Not even collage art automatically counts as fair use.
Comment on Grisham, Martin join authors suing OpenAI: “There is nothing fair about this”
ryathal@sh.itjust.works 1 year ago
They are fighting an uphill battle to get anything. It’s a pretty strong argument that training a model is fair use.
Laticauda@lemmy.ca 1 year ago
donuts@kbin.social 1 year ago
Funny, but I don't think there's a very strong argument that training AI is fair use, especially when you consider how it intersects with the standard four factors that generally determine whether a use of copyrighted work is fair or not.
Specifically stuff like:
(Keep in mind that many popular AI models have been trained on vast amounts of entire artworks, large sections of text, etc.)
To me, this factor is by far the strongest argument against AI being considered fair use.
The fact is that today's generative AI is being widely used for commercial purposes and stands to have a dramatic effect on the market for the same types of work that they are using to train their data models--work that they could realistically have been licensing, and probably should be.
Ask any artist, writer, musician, or other creator whether they think it's "fair" to use their work to generate commercial products without any form of credit, consent or compensation, and the vast majority will tell you it isn't. I'm curious what "strong argument" that AI training is fair use is, because I'm just not seeing it.
ryathal@sh.itjust.works 1 year ago
AI training is taking facts which aren’t subject to copyright, not actual content that is subject to it. The original work or a derivative isn’t being distributed or copied. While it may be possible for a user to recreate a copyrighted material with sufficient prompting, the fact it’s possible isn’t any more relevant than for a copy machine. It’s the same as an aspiring author reading all of Martin’s work for inspiration. They can write a story based on a vaguely medieval England full of rape and murder, without paying Martin a dime. What they can’t do is call it Westeros, or have the main character be named Eddard Stork.
There may be an argument that a copy needs to be purchased to extract the facts, but that’s not any special license, a used copy of the book would be sufficient.
AI isn’t doing anything that hasn’t already been done by humans for hundreds of years, it’s just doing it faster.
BraveSirZaphod@kbin.social 1 year ago
Legally, I think you're basically right on.
I think what will eventually need to happen is society deciding whether this is actually the desired legal state of affairs or not.

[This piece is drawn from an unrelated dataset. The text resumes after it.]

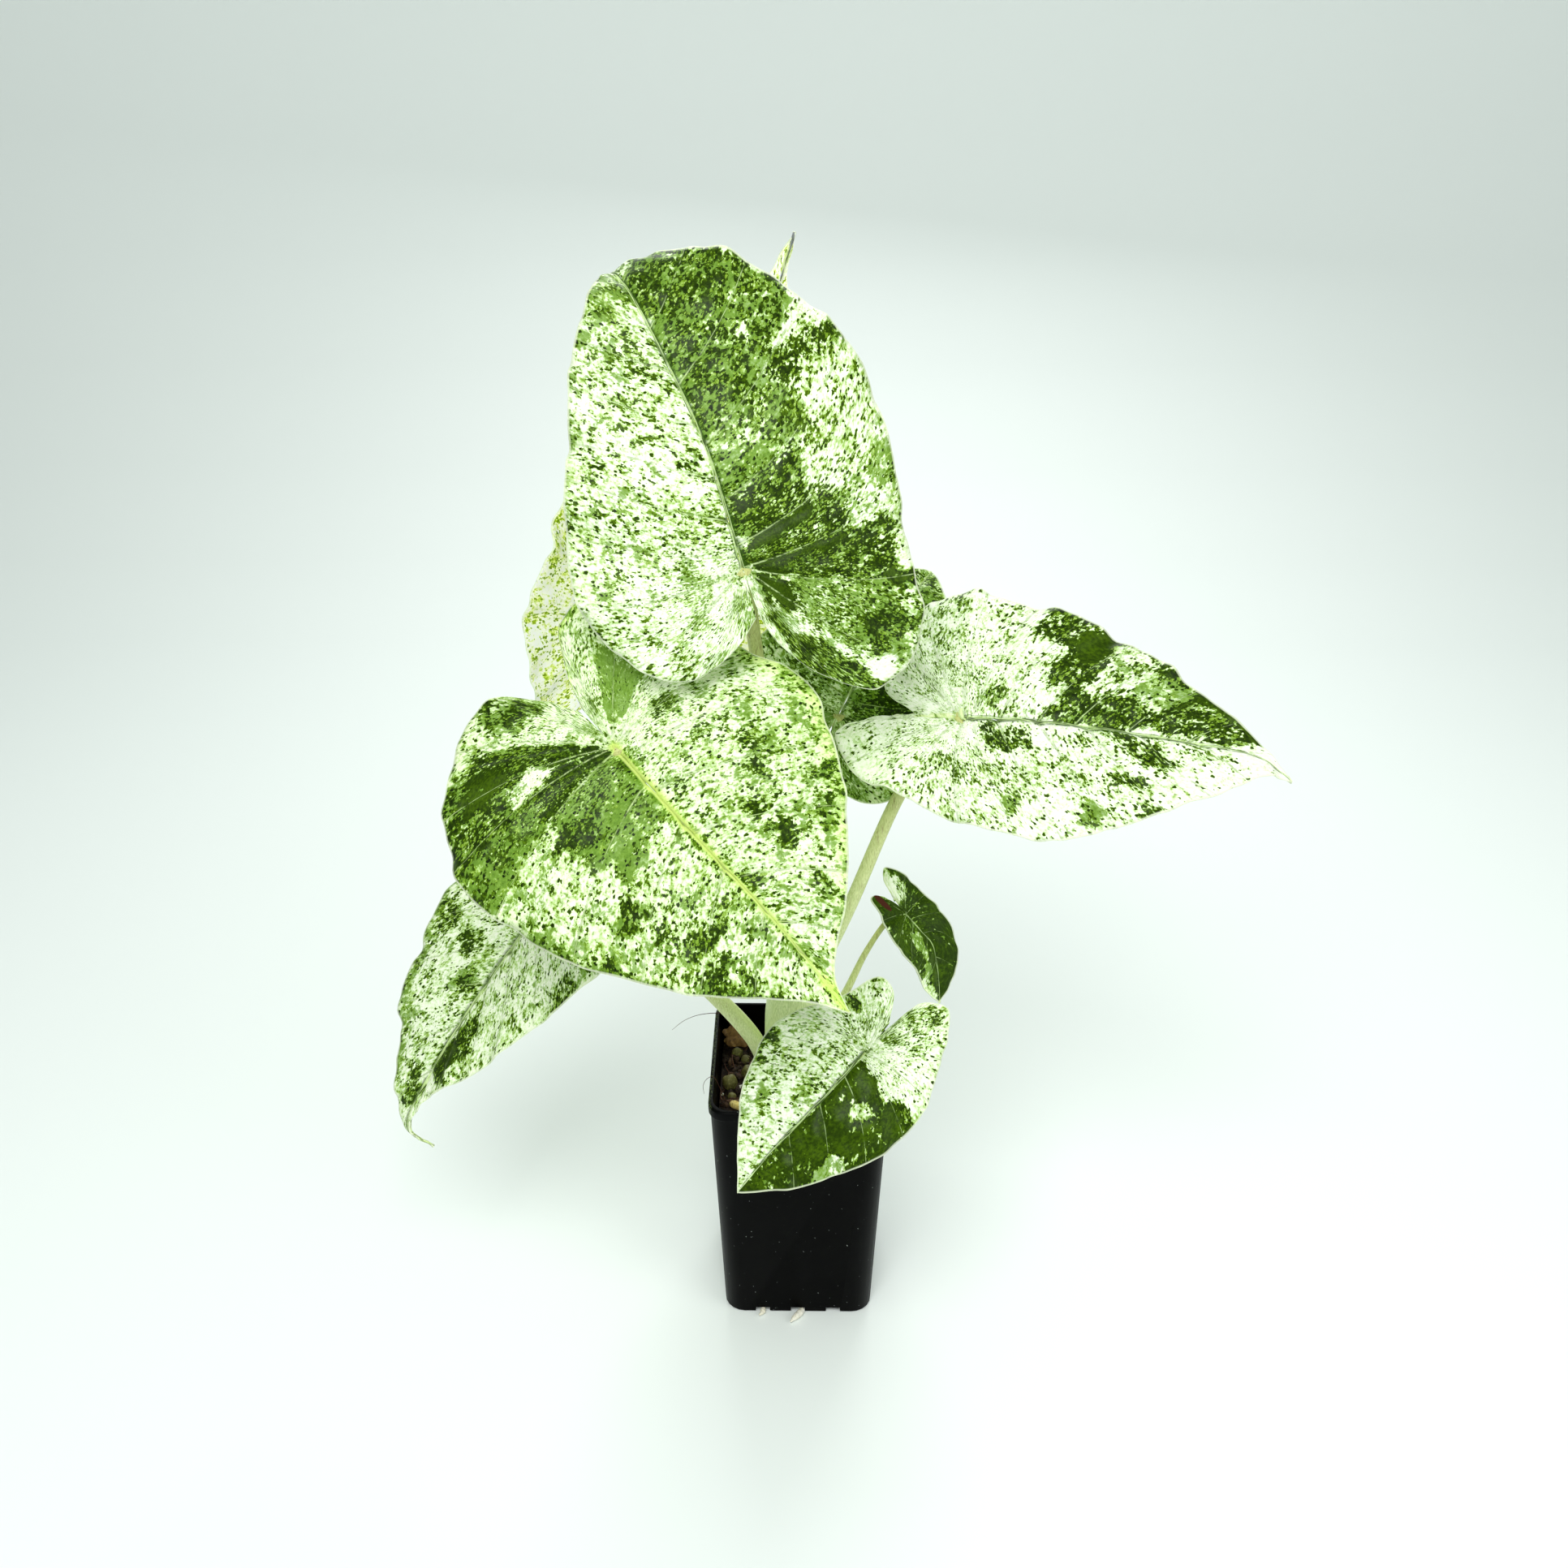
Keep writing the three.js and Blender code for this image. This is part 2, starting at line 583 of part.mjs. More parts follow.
function makeSoil(cutters) {
  const steps = soil.loopPoints / 4 - 1;
  const gap = 2 * (pot.wall + 1.5 * clearance);
  const bodyLoop = (z, width, corner) => roundedSquare(width, corner, z, steps);
  const bottomZ = pot.floor + 2;
  const topWidth = potWidthAt(soil.level) - gap;
  const topCorner = potCornerAt(soil.level) - pot.wall - clearance;
  const loops = [
    bodyLoop(pot.floor + clearance, potWidthAt(0) - gap - 5, pot.baseCorner - pot.wall - 1),
    bodyLoop(bottomZ, potWidthAt(0) - gap - 2, pot.baseCorner - pot.wall - clearance),
  ];
  for (let ring = 0; ring < soil.rings; ring++) {
    const scale = 1 - ring / soil.rings;
    const loop = roundedSquare(topWidth, topCorner, 0, steps);
    for (const point of loop) {
      point.multiplyScalar(scale);
      point.z = soilHeight(point.x, point.y);
      if (ring === 0) point.z = Math.min(point.z, soil.level) - 1;
    }
    loops.push(loop);
  }
  let solid = toSolid(loft(loops));
  for (const cutter of cutters) solid = solid.subtract(cutter);
  return fromSolid(solid);
}

function makeStone([x, y, halfX, halfY, halfZ, turn], seed, grow) {
  const random = mulberry(seed);
  const stone = mergeVertices(bareIcosahedron(), 1e-4);
  const places = stone.attributes.position;
  for (let i = 0; i < places.count; i++) {
    const size = 0.93 + 0.12 * random();
    const point = new THREE.Vector3().fromBufferAttribute(places, i).multiplyScalar(size);
    places.setXYZ(i, point.x * (halfX + grow), point.y * (halfY + grow), point.z * (halfZ + grow));
  }
  stone.rotateZ(THREE.MathUtils.degToRad(turn));
  stone.translate(x, y, soilHeight(x, y) + 0.35 * halfZ);
  stone.computeVertexNormals();
  return stone;
}

function bareIcosahedron() {
  const ball = new THREE.IcosahedronGeometry(1, 1);
  ball.deleteAttribute('normal');
  ball.deleteAttribute('uv');
  return ball;
}

function drawPebbles() {
  const random = mulberry(drawnPebbles.seed);
  const [least, most] = drawnPebbles.sizes;
  const placed = [...seenPebbles, barkChip];
  const scrapMiddle = [-21, 17.5, 5.5];
  const drawn = [];
  while (drawn.length < drawnPebbles.count) {
    const x = (2 * random() - 1) * drawnPebbles.reach;
    const y = (2 * random() - 1) * drawnPebbles.reach;
    const half = least + (most - least) * random();
    const turn = 360 * random();
    const nearStem = Math.hypot(x - stem.centre[0], y - stem.centre[1]) < drawnPebbles.stemClear + half;
    const nearScrap = Math.hypot(x - scrapMiddle[0], y - scrapMiddle[1]) < scrapMiddle[2] + half;
    const crowded = placed.some((p) => Math.hypot(x - p[0], y - p[1]) < half + Math.max(p[2], p[3]) + 0.8);
    if (nearStem || nearScrap || crowded) continue;
    const pebble = [x, y, half, 0.85 * half, 0.8 * half, turn];
    placed.push(pebble);
    drawn.push(pebble);
  }
  return drawn;
}

const plant = new THREE.Group();

function addPiece(name, geometry, color, roughness) {
  const material = new THREE.MeshStandardMaterial({ color, roughness, metalness: 0 });
  const mesh = new THREE.Mesh(geometry, material);
  mesh.name = name;
  plant.add(mesh);
}

const bladeColours = { middle: colours.shadedBlade, young: colours.youngBlade };
const sockets = [];
for (const [name, leaf] of Object.entries(leaves)) {
  addPiece(`blade_${name}`, makeBlade(leaf), bladeColours[name] ?? colours.blade, 0.4);
  addPiece(`stalk_${name}`, stalkShape(leaf, 0), colours.stalk, 0.45);
  sockets.push(stalkShape(leaf, clearance));
}

const { solid: stemSolid, loops: stemLoops } = makeStem(sockets);
addPiece('stem', fromSolid(stemSolid), colours.stem, 0.45);

const stemHole = stemLoops.map((loop) =>
  loop.map((point) => {
    const out = point.clone().sub(new THREE.Vector3(...stem.centre, point.z)).setLength(clearance * 1.2);
    return point.clone().add(out);
  }),
);
stemHole[0].forEach((point) => { point.z -= clearance; });

const stones = [...seenPebbles, ...drawPebbles()];
const cutters = [toSolid(loft(stemHole))];
stones.forEach((stone, i) => {
  addPiece(`pebble_${i + 1}`, makeStone(stone, i + 1, 0), colours.pebble, 0.7);
  cutters.push(toSolid(makeStone(stone, i + 1, clearance * 1.3)));
});
addPiece('bark_chip', makeStone(barkChip, 99, 0), colours.chip, 0.8);
cutters.push(toSolid(makeStone(barkChip, 99, clearance * 1.3)));
addPiece('leaf_scrap', makeBlade(leafScrap), colours.scrap, 0.8);

addPiece('soil', makeSoil(cutters), colours.soil, 0.95);
addPiece('pot', makePot(), colours.pot, 0.35);
for (const [name, root] of Object.entries(rootTips)) {
  addPiece(`root_tip_${name}`, sweep(root.route, root.radii, 8, 8, null), colours.root, 0.5);
}

export default plant;
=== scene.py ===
import random
from math import copysign, cos, dist, exp, hypot, pi, radians, sin, sqrt

import bmesh
import bpy
from mathutils import Matrix, Vector, noise


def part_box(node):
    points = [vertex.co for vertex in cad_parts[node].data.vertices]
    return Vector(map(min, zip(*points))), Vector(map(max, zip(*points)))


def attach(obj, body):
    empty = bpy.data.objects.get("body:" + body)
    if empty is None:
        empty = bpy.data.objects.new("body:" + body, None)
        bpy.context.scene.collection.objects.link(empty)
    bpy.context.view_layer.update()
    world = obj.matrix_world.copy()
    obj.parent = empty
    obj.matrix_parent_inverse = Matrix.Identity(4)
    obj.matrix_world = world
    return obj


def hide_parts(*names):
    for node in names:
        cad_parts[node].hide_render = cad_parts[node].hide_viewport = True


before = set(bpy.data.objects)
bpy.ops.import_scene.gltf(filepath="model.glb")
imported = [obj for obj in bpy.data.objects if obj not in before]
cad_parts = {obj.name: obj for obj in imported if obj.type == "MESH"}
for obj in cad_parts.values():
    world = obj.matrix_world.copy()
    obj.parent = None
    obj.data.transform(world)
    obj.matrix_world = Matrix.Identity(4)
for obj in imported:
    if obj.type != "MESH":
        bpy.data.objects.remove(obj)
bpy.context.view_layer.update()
mm = 0.001

camera = {"focal": 35.78, "sensor": 36, "place": (0, -422, 435.3), "tilt": 61, "turn": 0.72}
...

A pretty strong argument can be made that "just doing it faster" makes an enormous difference on the ultimate impact, such that it may be worth adjusting copyright law to explicitly prohibit AI creation of derivative works, training on copyrighted materials without consent, or some other kinds of restrictions.
I do somewhat fear that, in our continuous pursuit for endless amounts of convenient "content" and entertainment to distract ourselves from the real world, we'll essentially outsource human creativity to AI, and I don't love the idea of a future where no one is creating anything because it's impossible to make a living from it due to literally infinite competition from AI.
ryathal@sh.itjust.works 1 year ago
I think that fear is overblown, ai models are only as good as their training material. It still requires humans to create new content to keep models growing. Training ai on ai generated content doesn’t work out well.
Models aren’t good enough yet to actually fully create quality content. It’s also not clear that the ability for them to do so is imminent, maybe one day it will. Right now these tools are really onlyngood for assisting a creator in making drafts, or identifying weak parts of the story.
knitwitt@lemmy.world 1 year ago
If I took 100 of the world’s best-selling novels, wrote each individual word onto a flashcard, shuffled the entire deck, then created an entirely new novel out of that, (with completely original characters, plot threads, themes, and messaged) could it be said that I produced stolen work?
What if I specifically attempted to emulate the style of the number one author on that list? What if instead of 100 novels, I used 1,000 or 10,000? What if instead of words on flashcards, I wrote down sentences? What if it were letters instead?
At some point, regardless of by what means the changes were derived, a transformed work must pass a threshold whereby content alone it is sufficiently different enough that it can no longer be considered derivative.
habanhero@lemmy.ca 1 year ago
Y’all are missing the point, what you said is about AI output and is not the main issue in the lawsuit. The lawsuit is about the input to AI - authors want to choose if their content may be used to train AI or not (and if yes, be compensated for it).
There is an analogy elsewhere in this thread that is pretty apt - this scenario is akin to an university using pirated textbooks to educate their students. Whether or not the student ended up pursing a field that uses the knowledge does not matter - the issue is the university should not have done so in the first place.
knitwitt@lemmy.world 1 year ago
I imagine that the easiest way to acquire specific training data for a LLM is to download EBooks from amazon. If a university professor pirates a textbook and then uses extracts from various pages in their lecture slides, the cost of the crime would be the cost of a single textbook. In the case of a novel, GRRM should be entitled to the cost of a set of Ice & Fire if they could prove that the original training material was illegaly pirated instead of legally purchased.